Information supplied →
>>
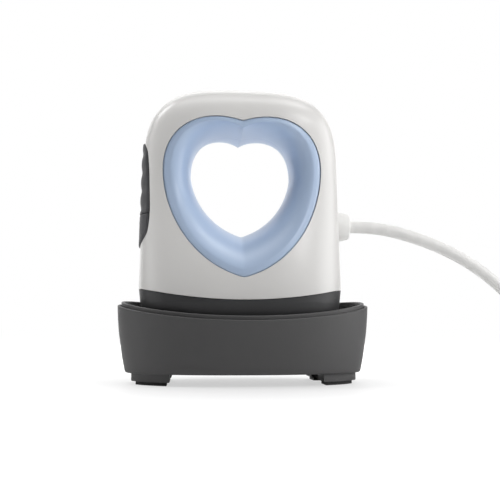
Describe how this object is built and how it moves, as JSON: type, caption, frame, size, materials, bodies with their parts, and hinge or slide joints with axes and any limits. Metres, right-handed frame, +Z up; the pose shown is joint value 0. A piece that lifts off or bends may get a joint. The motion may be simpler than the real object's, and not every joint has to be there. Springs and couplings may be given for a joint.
{
  "type": "mini handheld heat press",
  "caption": "Mini handheld heat press: rounded white handle around a heart-shaped hand hole, dark skirt and hot plate, standing in an oval boat-shaped cradle, with mains cord.",
  "frame": {"origin": "on the table, below the middle of the cradle (middle of the underside of the bounding box, cord left out)", "axes": "+Z up, +X along the press towards the end where the cord leaves, front faces -Y"},
  "size_m": [0.3723, 0.1166, 0.1666],
  "materials": {
    "handle_white": "satin moulded ABS, off-white",
    "bezel_blue": "satin moulded ABS, powder blue",
    "grip_rubber": "dark grey thermoplastic rubber",
    "button_grey": "dark grey moulded plastic",
    "lens_clear": "milky clear light window",
    "skirt_grey": "dark grey heat-resistant plastic",
    "cradle_grey": "dark grey fine-textured plastic",
    "silicone": "silicone",
    "foot_rubber": "black rubber",
    "plate_metal": "cast aluminium, dark non-stick coat",
    "element_steel": "sheathed heater tube",
    "ceramic": "white ceramic",
    "fibre": "pressed ceramic fibre",
    "sheet_metal": "bright sheet",
    "screw_steel": "zinc-plated steel",
    "board_green": "circuit board",
    "component_black": "black component moulding",
    "component_yellow": "yellow film capacitor case",
    "component_blue": "blue component coat",
    "terminal_green": "green terminal block",
    "fuse_glass": "glass tube with metal caps",
    "led_clear": "clear LED",
    "plunger_white": "white plunger",
    "lead_sleeve": "silicone-sleeved wire",
    "cord_white": "off-white PVC cord",
    "tie_black": "hook-and-loop strap",
    "blade_brass": "nickel-plated brass"
  },
  "bodies": {
    "cradle": {"cradle_shell": "cradle_grey", "cradle_tray": "cradle_grey", "tray_rest_pads": "silicone", "foot_pads": "foot_rubber", "cradle_screws": "screw_steel", "cord_coil": "cord_white", "coil_tie": "tie_black", "cord_tail": "cord_white", "plug_body": "cord_white", "plug_blades": "blade_brass"},
    "press": {"front_shell": "handle_white", "rear_shell": "handle_white", "front_heart_bezel": "bezel_blue", "rear_heart_bezel": "bezel_blue", "shell_screws": "screw_steel", "grip_pad": "grip_rubber", "switch_board": "board_green", "tact_switch_body": "component_black", "indicator_leds": "led_clear", "lower_skirt": "skirt_grey", "heat_plate": "plate_metal", "heating_element": "element_steel", "element_insulators": "ceramic", "insulation_pad": "fibre", "heat_shield": "sheet_metal", "ceramic_spacers": "ceramic", "plate_screws": "screw_steel", "thermistor": "component_black", "thermal_fuse": "fuse_glass", "sensor_clips": "sheet_metal", "control_board": "board_green", "board_screws": "screw_steel", "dropper_capacitor": "component_yellow", "triac": "component_black", "triac_heat_sink": "sheet_metal", "board_fuse": "fuse_glass", "varistor": "component_blue", "control_chip": "component_black", "terminal_block": "terminal_green", "mains_leads": "lead_sleeve", "heater_leads": "lead_sleeve", "switch_leads": "lead_sleeve", "cord_strain_relief": "cord_white", "cord_inside_end": "cord_white", "cord_clamp": "component_black", "clamp_screws": "screw_steel", "power_cord": "cord_white"},
    "button": {"mode_button": "button_grey", "indicator_lens": "lens_clear"},
    "switch_plunger": {"tact_switch_plunger": "plunger_white"}
  },
  "joints": [
    {"name": "press_lift", "type": "slide", "parent": "cradle", "child": "press", "axis": [0, 0, 1], "range_m": [0, 0.06]},
    {"name": "button_press", "type": "slide", "parent": "press", "child": "button", "axis": [1, 0, 0], "range_m": [0, 0.0009], "stiffness_N_per_m": 2500, "springref_m": -0.0004},
    {"name": "plunger_travel", "type": "slide", "parent": "press", "child": "switch_plunger", "axis": [1, 0, 0], "range_m": [0, 0.0009]}
  ],
  "couplings": [
    {"joint": "plunger_travel", "follows": "button_press", "ratio": 1}
  ]
}
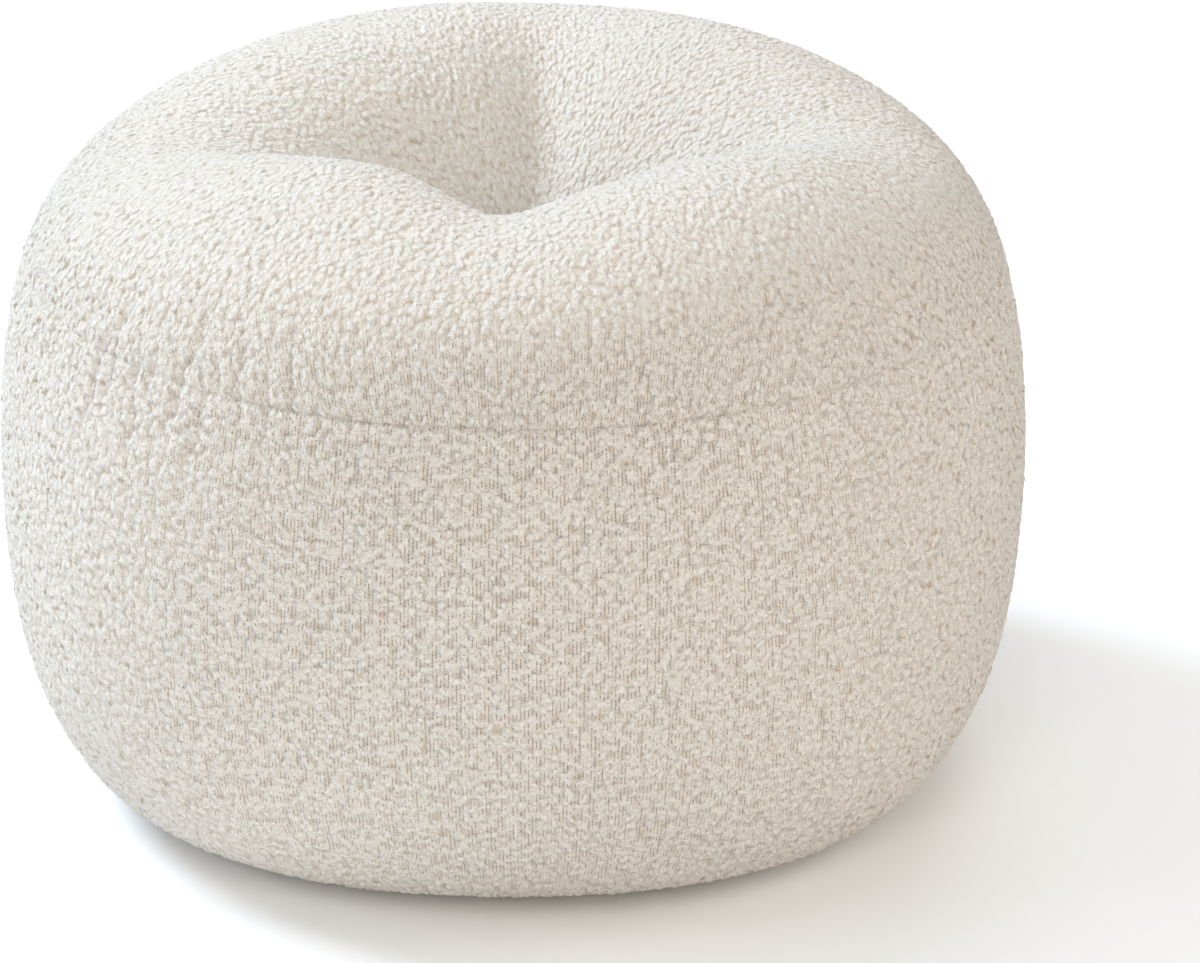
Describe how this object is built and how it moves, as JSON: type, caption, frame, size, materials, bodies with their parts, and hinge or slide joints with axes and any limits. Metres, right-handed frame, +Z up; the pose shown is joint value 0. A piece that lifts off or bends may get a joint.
<<
Exact copies of all the records are required.

Task output →
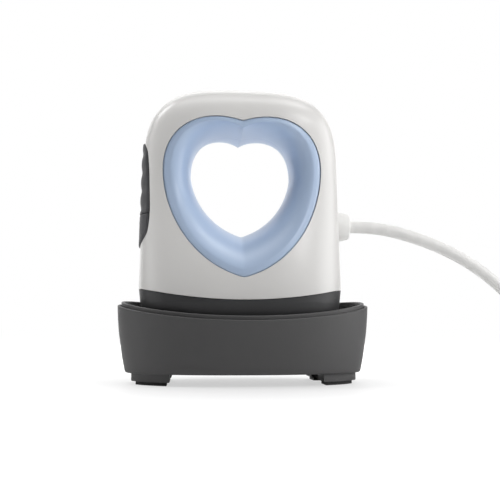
Describe how this object is built and how it moves, as JSON: type, caption, frame, size, materials, bodies with their parts, and hinge or slide joints with axes and any limits. Metres, right-handed frame, +Z up; the pose shown is joint value 0. A piece that lifts off or bends may get a joint. The motion may be simpler than the real object's, and not every joint has to be there. Springs and couplings may be given for a joint.
{
  "type": "mini handheld heat press",
  "caption": "Mini handheld heat press: rounded white handle around a heart-shaped hand hole, dark skirt and hot plate, standing in an oval boat-shaped cradle, with mains cord.",
  "frame": {"origin": "on the table, below the middle of the cradle (middle of the underside of the bounding box, cord left out)", "axes": "+Z up, +X along the press towards the end where the cord leaves, front faces -Y"},
  "size_m": [0.3723, 0.1166, 0.1666],
  "materials": {
    "handle_white": "satin moulded ABS, off-white",
    "bezel_blue": "satin moulded ABS, powder blue",
    "grip_rubber": "dark grey thermoplastic rubber",
    "button_grey": "dark grey moulded plastic",
    "lens_clear": "milky clear light window",
    "skirt_grey": "dark grey heat-resistant plastic",
    "cradle_grey": "dark grey fine-textured plastic",
    "silicone": "silicone",
    "foot_rubber": "black rubber",
    "plate_metal": "cast aluminium, dark non-stick coat",
    "element_steel": "sheathed heater tube",
    "ceramic": "white ceramic",
    "fibre": "pressed ceramic fibre",
    "sheet_metal": "bright sheet",
    "screw_steel": "zinc-plated steel",
    "board_green": "circuit board",
    "component_black": "black component moulding",
    "component_yellow": "yellow film capacitor case",
    "component_blue": "blue component coat",
    "terminal_green": "green terminal block",
    "fuse_glass": "glass tube with metal caps",
    "led_clear": "clear LED",
    "plunger_white": "white plunger",
    "lead_sleeve": "silicone-sleeved wire",
    "cord_white": "off-white PVC cord",
    "tie_black": "hook-and-loop strap",
    "blade_brass": "nickel-plated brass"
  },
  "bodies": {
    "cradle": {"cradle_shell": "cradle_grey", "cradle_tray": "cradle_grey", "tray_rest_pads": "silicone", "foot_pads": "foot_rubber", "cradle_screws": "screw_steel", "cord_coil": "cord_white", "coil_tie": "tie_black", "cord_tail": "cord_white", "plug_body": "cord_white", "plug_blades": "blade_brass"},
    "press": {"front_shell": "handle_white", "rear_shell": "handle_white", "front_heart_bezel": "bezel_blue", "rear_heart_bezel": "bezel_blue", "shell_screws": "screw_steel", "grip_pad": "grip_rubber", "switch_board": "board_green", "tact_switch_body": "component_black", "indicator_leds": "led_clear", "lower_skirt": "skirt_grey", "heat_plate": "plate_metal", "heating_element": "element_steel", "element_insulators": "ceramic", "insulation_pad": "fibre", "heat_shield": "sheet_metal", "ceramic_spacers": "ceramic", "plate_screws": "screw_steel", "thermistor": "component_black", "thermal_fuse": "fuse_glass", "sensor_clips": "sheet_metal", "control_board": "board_green", "board_screws": "screw_steel", "dropper_capacitor": "component_yellow", "triac": "component_black", "triac_heat_sink": "sheet_metal", "board_fuse": "fuse_glass", "varistor": "component_blue", "control_chip": "component_black", "terminal_block": "terminal_green", "mains_leads": "lead_sleeve", "heater_leads": "lead_sleeve", "switch_leads": "lead_sleeve", "cord_strain_relief": "cord_white", "cord_inside_end": "cord_white", "cord_clamp": "component_black", "clamp_screws": "screw_steel", "power_cord": "cord_white"},
    "button": {"mode_button": "button_grey", "indicator_lens": "lens_clear"},
    "switch_plunger": {"tact_switch_plunger": "plunger_white"}
  },
  "joints": [
    {"name": "press_lift", "type": "slide", "parent": "cradle", "child": "press", "axis": [0, 0, 1], "range_m": [0, 0.06]},
    {"name": "button_press", "type": "slide", "parent": "press", "child": "button", "axis": [1, 0, 0], "range_m": [0, 0.0009], "stiffness_N_per_m": 2500, "springref_m": -0.0004},
    {"name": "plunger_travel", "type": "slide", "parent": "press", "child": "switch_plunger", "axis": [1, 0, 0], "range_m": [0, 0.0009]}
  ],
  "couplings": [
    {"joint": "plunger_travel", "follows": "button_press", "ratio": 1}
  ]
}
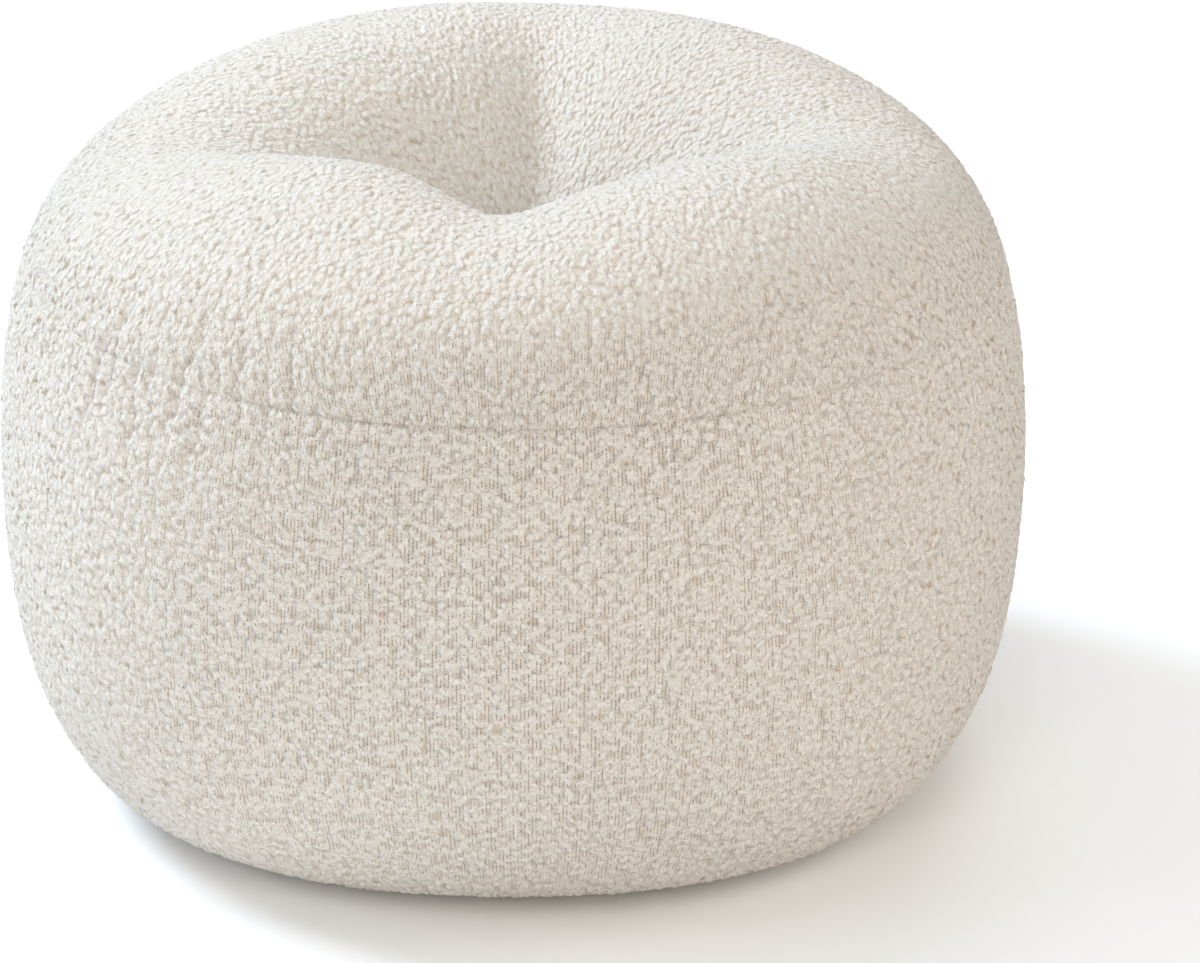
Describe how this object is built and how it moves, as JSON: type, caption, frame, size, materials, bodies with their parts, and hinge or slide joints with axes and any limits. Metres, right-handed frame, +Z up; the pose shown is joint value 0. A piece that lifts off or bends may get a joint.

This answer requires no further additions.